The top reasons employers provide health insurance coverage is to attract and retain good employees, to keep them productive, and because employees expect it. Despite having little or no say about what health insurance plans are offered, what medical benefits the plans will cover, or how much the plans will cost, employees are generally satisfied with their employer provided health insurance coverage. But as employers introduce wellness initiatives in an attempt to control ever increasing health care cost, will employee satisfaction carry over to these programs?

The National Compensation Survey (NCS) defines wellness programs as programs that offer employees two or more of the following benefits:

  1. Smoking cessation clinics

  2. Exercise/physical fitness programs

  3. Weight control programs

  4. Nutrition education

  5. Hypertension tests

  6. Periodic physical examinations

  7. Stress management courses

  8. Back care courses

Employers establish wellness programs as a way to control health care costs (premiums and claims). The thinking is that if employees and their family members adopt healthy habits, like regular exercise, their health will improve, they will need less medical care, and health care cost will decrease. Getting employees to adopt healthy habits is no easy task, nor is gaining employee confidence that data gathered through the wellness program will be used properly.

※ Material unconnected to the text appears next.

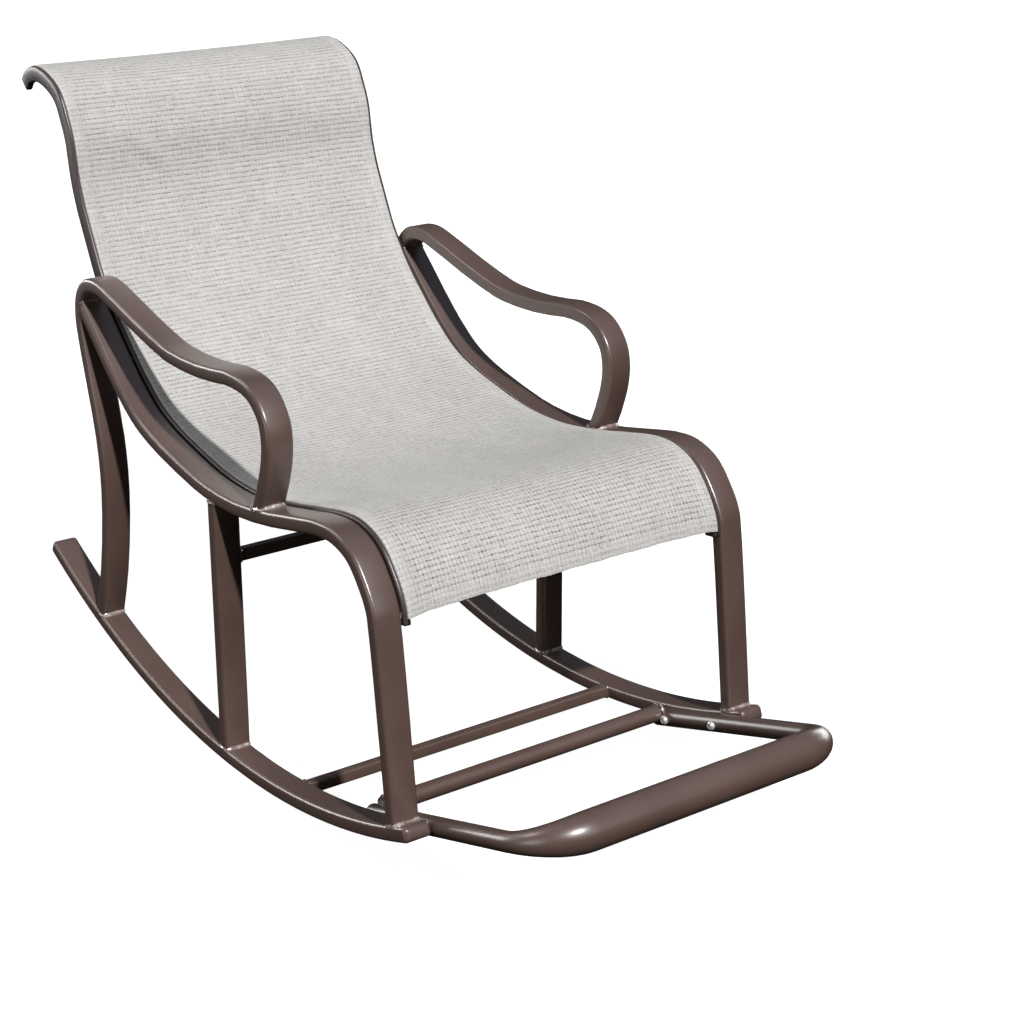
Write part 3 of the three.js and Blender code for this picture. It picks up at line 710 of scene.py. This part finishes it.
for side, way in sides.items():
    for end in foot_screw_spots:
        distance = foot_tail + (foot_line.length if end == "front" else 0)
        fasten(f"{side}_foot_{end}", way, foot_leg_plane - foot_leg_radius, foot_place(0, distance))
    for end, share in sling_screw_shares.items():
        place, angle = along_rail(share)
        fasten(f"{side}_sling_{end}", way, rail_inner_face, place - section_up(angle) * rail_rise)

# The sling is one length of coated mesh, woven from light grey yarns. Its sides are sewn into pockets that
# go down into the rails' slots, and its ends are turned under and sewn. It is drawn tight from the front
# hem to the head.
cloth_thickness = 0.0011
cloth_level = rail_top + 0.0009
cloth_start_share = 0.0195
cloth_end_share = 0.952
pocket_width = 0.021
hem_width = 0.017
fold_step = 0.0004
seam_gap = 0.0008
hem_bow = 0.005
bow_power = 7
cloth_sag = 0.0045
sag_at_hems = 0.3
sag_growth = 6
crease_start = Vector((-0.215, 1.225))
crease_end = Vector((-0.065, 1.07))
crease_height = 0.007
crease_width = 0.011
hem_ripples = ((0.0004, 80, 1.0), (0.0003, 210, 0.3))
ripple_reach = 0.02
slot_plane = rail_plane - slot_shift
edge_bend = 0.0012
edge_drop = 0.003
cloth_line = rail_between(cloth_start_share, cloth_end_share, math.radians(1.5), 0.006)
cloth_places = [place + section_up(angle) * cloth_level for place, angle in cloth_line]
cloth_run = [0.0]
for start, end in zip(cloth_places, cloth_places[1:]):
    cloth_run.append(cloth_run[-1] + (end - start).length)
cloth_length = cloth_run[-1]
flat_half = slot_plane - edge_bend
edge_turn = edge_bend * math.pi / 2
cloth_half = flat_half + edge_turn + edge_drop


def cloth_spot(run):
    """Place and direction of the cloth's middle line at a run from its front hem."""
    before = max(index for index, far in enumerate(cloth_run[:-1]) if far <= max(run, 0))
    share = (run - cloth_run[before]) / (cloth_run[before + 1] - cloth_run[before])
    place = cloth_places[before].lerp(cloth_places[before + 1], share)
    return place, cloth_line[before][1] + (cloth_line[before + 1][1] - cloth_line[before][1]) * share


def even(start, end, steps):
    """Evenly spaced numbers from one to another."""
    return [start + (end - start) * step / steps for step in range(steps + 1)]


def crease(column, along):
    """Height of the soft crease below the left end of the head."""
    run = crease_end - crease_start
    spot = Vector((column, along)) - crease_start
    share = spot.dot(run) / run.length_squared
    if not 0 < share < 1:
        return 0.0
    off = (spot - run * share).length
    return crease_height * math.exp(-0.5 * (off / crease_width) ** 2) * math.sin(math.pi * share) ** 2


def hang_cloth(name, columns, rows, sunk=0.0):
    """A sheet between the rails, from its columns and rows, which are measured on the flat cloth."""
    bpy.ops.object.select_all(action="DESELECT")
    bpy.ops.mesh.primitive_grid_add(x_subdivisions=len(columns) - 1, y_subdivisions=len(rows) - 1, size=2)
    sheet = bpy.context.object
    sheet.name = name
    flat = []
    for vertex in sheet.data.vertices:
        column = round((vertex.co.x + 1) / 2 * (len(columns) - 1))
        row = round((vertex.co.y + 1) / 2 * (len(rows) - 1))
        flat.append((columns[column], rows[row]))
    uv_layer = sheet.data.uv_layers.active.data
    for loop in sheet.data.loops:
        uv_layer[loop.index].uv = flat[loop.vertex_index]
    for vertex, (column, along) in zip(sheet.data.vertices, flat):
        aside = abs(column)
        bow = hem_bow * (1 - min(aside / flat_half, 1) ** bow_power) * (1 - along / cloth_length)
        ripple = sum(size * math.sin(turns * column + start) for size, turns, start in hem_ripples)
        place, angle = cloth_spot(along + bow + ripple * math.exp(-along / ripple_reach))
        bend = min(max(aside - flat_half, 0) / edge_bend, math.pi / 2)
        drop = max(aside - flat_half - edge_turn, 0) + edge_bend * (1 - math.cos(bend))
        out = min(aside, flat_half) + edge_bend * math.sin(bend)
        hollow = cloth_sag * (1 - min(aside / flat_half, 1) ** 2)
        hollow *= min(1, sag_at_hems + sag_growth * min(along, cloth_length - along))
        double = aside > cloth_half - pocket_width or not hem_width < along < cloth_length - hem_width
        rise = fold_step * double - drop - hollow - sunk + crease(column, along)
        vertex.co = place + across(math.copysign(out, column)) + section_up(angle) * rise
    sheet.data.update()
    thicken = sheet.modifiers.new("thickness", "SOLIDIFY")
    thicken.thickness = cloth_thickness
    thicken.offset = 0
    bpy.ops.object.modifier_apply(modifier="thickness")
    bpy.ops.object.mode_set(mode="EDIT")
    return sheet


first_column = 0.008
steps_across = 28
steps_along = 230
column_pitch = 0.0062
row_pitch = 0.008
pocket_seam = cloth_half - pocket_width
head_seam = cloth_length - hem_width
half_columns = [
    *even(first_column, pocket_seam - seam_gap, steps_across), *even(pocket_seam + seam_gap, flat_half, 2),
    *even(flat_half, flat_half + edge_turn, 3)[1:], cloth_half,
]
cloth_columns = [-column for column in half_columns[::-1]] + [0.0] + half_columns
cloth_rows = [
    *even(0, hem_width - seam_gap, 3), *even(hem_width + seam_gap, head_seam - seam_gap, steps_along),
    *even(head_seam + seam_gap, cloth_length, 3),
]

columns_sink = {"From Min": 0.3, "From Max": 0.6, "To Min": 1, "To Max": 0.3}
yarn_lift = 0.35
row_top = 0.65
column_top = 0.95
row_gap_painted_shade = 0.31
column_gap_painted_shade = 0.2
corner_painted_shade = 0.16
gap_unevenness = 3.8
double_painted_shade_share = 0.45
middle_tone = 0.69

weave, weave_tree, weave_shader = new_finish("sling_weave_yarn", (0.6, 0.585, 0.565), 0.62)
weave_shader.inputs["Specular IOR Level"].default_value = 0.35
weave_shader.inputs["Sheen Weight"].default_value = 0.15
weave_shader.inputs["Sheen Roughness"].default_value = 0.5
flat_place = weave_tree.nodes.new("ShaderNodeUVMap").outputs["UV"]


def maths(operation, *inputs):
    """A Math node of the weave with its inputs set or linked, and its result."""
    node = weave_tree.nodes.new("ShaderNodeMath")
    node.operation = operation
    for socket, value in zip(node.inputs, inputs):
        if isinstance(value, (int, float)):
            socket.default_value = value
        else:
            weave_tree.links.new(value, socket)
    return node.outputs["Value"]


def uneven(stretch, detail, share):
    """Noise up to half a share up or down that is drawn out across or along the flat cloth."""
    turn = weave_tree.nodes.new("ShaderNodeMapping")
    turn.inputs["Scale"].default_value = (*stretch, 1)
    noise = weave_tree.nodes.new("ShaderNodeTexNoise")
    noise.inputs["Scale"].default_value = 1
    noise.inputs["Detail"].default_value = detail
    link(weave_tree, flat_place, turn.inputs["Vector"], turn.outputs["Vector"], noise.inputs["Vector"])
    return maths("MULTIPLY", maths("SUBTRACT", noise.outputs["Fac"], 0.5), share)


def ribs(along, wobble, pitch):
    """Rounded ribs, 1 on top and 0 in the valleys, at a pitch along one direction of the cloth."""
    place = maths("ADD", maths("DIVIDE", along, pitch), wobble)
    return place, maths("ABSOLUTE", maths("SINE", maths("MULTIPLY", place, math.pi)))


def valley(rib):
    """1 at the bottom between two ribs, and nearly 0 elsewhere."""
    return maths("POWER", maths("SUBTRACT", 1, rib), 2)


# In the weave, rows of thick yarn and columns of thin yarn pass over each other in turn. The columns stand
# out on the seat and sink in between the rows up the back. The valleys between the yarns carry painted
# shade, less of it where the cloth lies double, and every yarn has its own tone.
parts = weave_tree.nodes.new("ShaderNodeSeparateXYZ")
link(weave_tree, flat_place, parts.inputs["Vector"])
aside, along = parts.outputs["X"], parts.outputs["Y"]
column, column_rib = ribs(aside, uneven((40, 60), 2, 0.3), column_pitch)
row, row_rib = ribs(along, uneven((35, 30), 2, 0.25), row_pitch)
sinking = weave_tree.nodes.new("ShaderNodeMapRange")
for socket, value in columns_sink.items():
    sinking.inputs[socket].default_value = value
link(weave_tree, along, sinking.inputs["Value"])
stand_out = sinking.outputs["Result"]
row_over = maths("PINGPONG", maths("ADD", maths("FLOOR", column), maths("FLOOR", row)), 1)
lifted = maths("MULTIPLY", row_over, yarn_lift)
column_height = maths("MULTIPLY", column_rib, maths("SUBTRACT", column_top, lifted))
column_height = maths("MULTIPLY", column_height, stand_out)
row_height = maths("MULTIPLY", row_rib, maths("ADD", row_top, lifted))
relief = maths("SMOOTH_MAX", column_height, row_height, 0.25)

# Painted shade: the valleys between rows and columns, and their crossings, are darkened in the yarn's colour.
row_valley = valley(row_rib)
column_valley = maths("MULTIPLY", valley(column_rib), stand_out)
row_painted_shade = maths("MULTIPLY", row_valley, row_gap_painted_shade)
column_painted_shade = maths("MULTIPLY", column_valley, column_gap_painted_shade)
crossing_painted_shade = maths("MULTIPLY", maths("MULTIPLY", row_valley, column_valley), corner_painted_shade)
gap_painted_shade = maths("ADD", maths("ADD", row_painted_shade, column_painted_shade), crossing_painted_shade)
gap_painted_shade = maths("MULTIPLY", gap_painted_shade, maths("ADD", 1, uneven((150, 170), 3, gap_unevenness)))
from_side = maths("SUBTRACT", pocket_seam, maths("ABSOLUTE", aside))
from_front = maths("SUBTRACT", along, hem_width)
from_head = maths("SUBTRACT", head_seam, along)
from_hems = maths("MINIMUM", from_front, from_head)
single = maths("GREATER_THAN", maths("MINIMUM", from_side, from_hems), 0)
gap_shade_share = maths("ADD", double_painted_shade_share, maths("MULTIPLY", single, 1 - double_painted_shade_share))
gap_painted_shade = maths("MULTIPLY", gap_painted_shade, gap_shade_share)

streak = maths("ADD", uneven((25, 700), 3, 0.6), uneven((900, 25), 3, 0.6))
cloud = maths("ADD", uneven((14, 4), 2, 0.14), uneven((500, 420), 2, 0.7))
tone = maths("ADD", maths("ADD", streak, cloud), middle_tone)
tones = weave_tree.nodes.new("ShaderNodeValToRGB")
for element, colour in zip(tones.color_ramp.elements, ((0.08, 0.075, 0.067), (0.56, 0.543, 0.522))):
    element.color = (*colour, 1)
shade = maths("SUBTRACT", tone, gap_painted_shade)
link(weave_tree, shade, tones.inputs["Fac"], tones.outputs["Color"], weave_shader.inputs["Base Color"])
bump = weave_tree.nodes.new("ShaderNodeBump")
bump.inputs["Strength"].default_value = 0.7
bump.inputs["Distance"].default_value = 0.0009
link(weave_tree, relief, bump.inputs["Height"], bump.outputs["Normal"], weave_shader.inputs["Normal"])

cloth = hang_cloth("woven_sling", cloth_columns, cloth_rows)
leave_bench(weave, "sling_weave", "sling")

fold_half = rail_plane - rail_width
fold_columns = even(-fold_half, fold_half, 60)
fold_rows = {"front": even(0.0006, hem_width, 4), "head": even(head_seam, cloth_length, 4)}
for end, rows in fold_rows.items():
    hang_cloth(f"{end}_hem_fold", fold_columns, rows, cloth_thickness + fold_step)
    leave_bench(weave, "sling_weave")

# The studio has pale paper on the floor and all round. The paper glows, so that it stays pale where the
# chair shades it, but it doesn't light the chair: the dim room, one hard light high in front and large
# panels do.
bpy.context.scene.view_settings.view_transform = "Standard"
bpy.ops.object.select_all(action="DESELECT")
bpy.ops.mesh.primitive_circle_add(vertices=96, radius=40, fill_type="NGON", location=(0, 0, 0))
floor = bpy.context.object
bpy.ops.mesh.primitive_uv_sphere_add(segments=48, ring_count=24, radius=45)
wall = bpy.context.object
wall.visible_shadow = False
for paper, name, glow in ((floor, "studio_floor", 0.95), (wall, "studio_wall", 1.05)):
    finish, _, shader = new_finish(f"{name}_paper", (0.3, 0.3, 0.3), 0.9)
    shader.inputs["Emission Color"].default_value = (1, 1, 1, 1)
    shader.inputs["Emission Strength"].default_value = glow
    shader.inputs["Specular IOR Level"].default_value = 0
    paper.name = name
    paper.data.materials.append(finish)
    paper.visible_diffuse = False
    paper.visible_glossy = False

world = bpy.data.worlds.new("studio_room")
world.use_nodes = True
room = world.node_tree
background = room.nodes["Background"]
background.inputs["Strength"].default_value = 0.14
heights = room.nodes.new("ShaderNodeSeparateXYZ")
outlook = room.nodes.new("ShaderNodeTexCoord")
room_light = room.nodes.new("ShaderNodeValToRGB")
for element, level, colour in zip(
    room_light.color_ramp.elements, (0.42, 0.95), ((0.03, 0.025, 0.022), (0.82, 0.9, 1.0)),
):
    element.position = level
    element.color = (*colour, 1)
half_heights = room.nodes.new("ShaderNodeMapRange")
half_heights.inputs["From Min"].default_value = -1
link(room, outlook.outputs["Generated"], heights.inputs["Vector"])
link(room, heights.outputs["Z"], half_heights.inputs["Value"])
link(room, half_heights.outputs["Result"], room_light.inputs["Fac"])
link(room, room_light.outputs["Color"], background.inputs["Color"])
bpy.context.scene.world = world

bpy.ops.object.light_add(type="SUN", location=(-0.8, -2.3, 3.3))
sun = bpy.context.object
sun.name = "key_light"
sun.data.energy = 4.8
sun.data.angle = math.radians(2)
sun.rotation_euler = Vector((0.2, 0.95, -1.0)).to_track_quat("-Z", "Y").to_euler()

# Each panel has its place, the point that it faces, its width and height, its power and its colour. The
# bluish one overhead is seen only as a reflection on the frame's upper faces.
white = (1, 1, 1)
panels = {
    "left_panel": ((-4, -0.6, 1), (0, 0, 0.5), (2, 1.6), 32, white),
    "front_panel": ((0.8, -4.5, 1.8), (0, 0, 0.4), (2.4, 1.6), 16, white),
    "rim_panel": ((-2.4, 2.4, 3.6), (0, 0, 0.5), (1.2, 0.9), 40, white),
    "back_panel": ((-2.6, 5, 1.2), (0, 0, 0.5), (3, 1.4), 120, white),
    "right_panel": ((5, 1.2, 0.9), (0, 0, 0.5), (3, 1.4), 80, white),
    "ceiling_panel": ((0.8, -1, 5), (0.8, -0.9, 0), (7, 7), 36, (0.5, 0.62, 1)),
}
for name, (place, target, (width, height), power, colour) in panels.items():
    bpy.ops.object.light_add(type="AREA", location=place)
    panel = bpy.context.object
    panel.name = name
    panel.data.shape = "RECTANGLE"
    panel.data.size = width
    panel.data.size_y = height
    panel.data.energy = power
    panel.data.color = colour
    panel.visible_diffuse = name != "ceiling_panel"
    panel.rotation_euler = (Vector(target) - Vector(place)).to_track_quat("-Z", "Y").to_euler()

# The camera stands in front of the chair, to its left and half a metre above its head. It looks down on the
# seat, with a short telephoto lens.
azimuth = math.radians(-36.33)
elevation = math.radians(20.65)
level = math.cos(elevation)
aim = Vector((-math.sin(azimuth) * level, math.cos(azimuth) * level, -math.sin(elevation)))
bpy.ops.object.camera_add(location=(-1.669, -2.5212, 1.481))
camera = bpy.context.object
camera.name = "photo_camera"
camera.rotation_euler = aim.to_track_quat("-Z", "Y").to_euler()
camera.data.sensor_width = 36
camera.data.lens = 75.4
bpy.context.scene.camera = camera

Some employees are concerned about wellness programs that require them to complete health risk assessments (HRAs) or participate in biometric screenings (e.g., cholesterol and blood pressure screenings). They view these wellness plans as employer involvement in their medical exams and they are concerned about their privacy, and that the employer when making future employment decisions, like promotions, with use their health status negatively against them. They also think that their health is their business and should not be a workplace issue. However, most employees are willing to complete health assessments and participate in biometric screenings in exchange for reduced insurance premiums. Some (88%), according to a survey by Virgin HealthMiles, believe that employers have a duty to promote workplace health.

For good or bad, employer-sponsored wellness programs are here to stay. These days, when you agree to accept your employer's health insurance, you are also agreeing to eat well, exercise, and not engage in unhealthy behaviors. Basically, you are agreeing to partner with your employer to help keep health care cost down. Not a bad idea, but if you are still unhappy about your employer's workplace wellness program, here are a few things you can do to feel better about it:

  • Confirm the privacy and confidentiality of any health related information you may provide to the program

  • Suggest ideas and incentives that you believe will help you reach your health and wellness goals--if you do not suggest it, your employer may never think of it themselves

  • Embrace workplace wellness programs. Do not resist (the program) for the sake of resisting--we can all use support in achieving or maintaining a healthy lifestyle

Remember that no one is going to force you to participate in a wellness program. However, if you want to pay the least amount of money for your employer-provided health insurance, you may have to say "yes" to wellness in the workplace.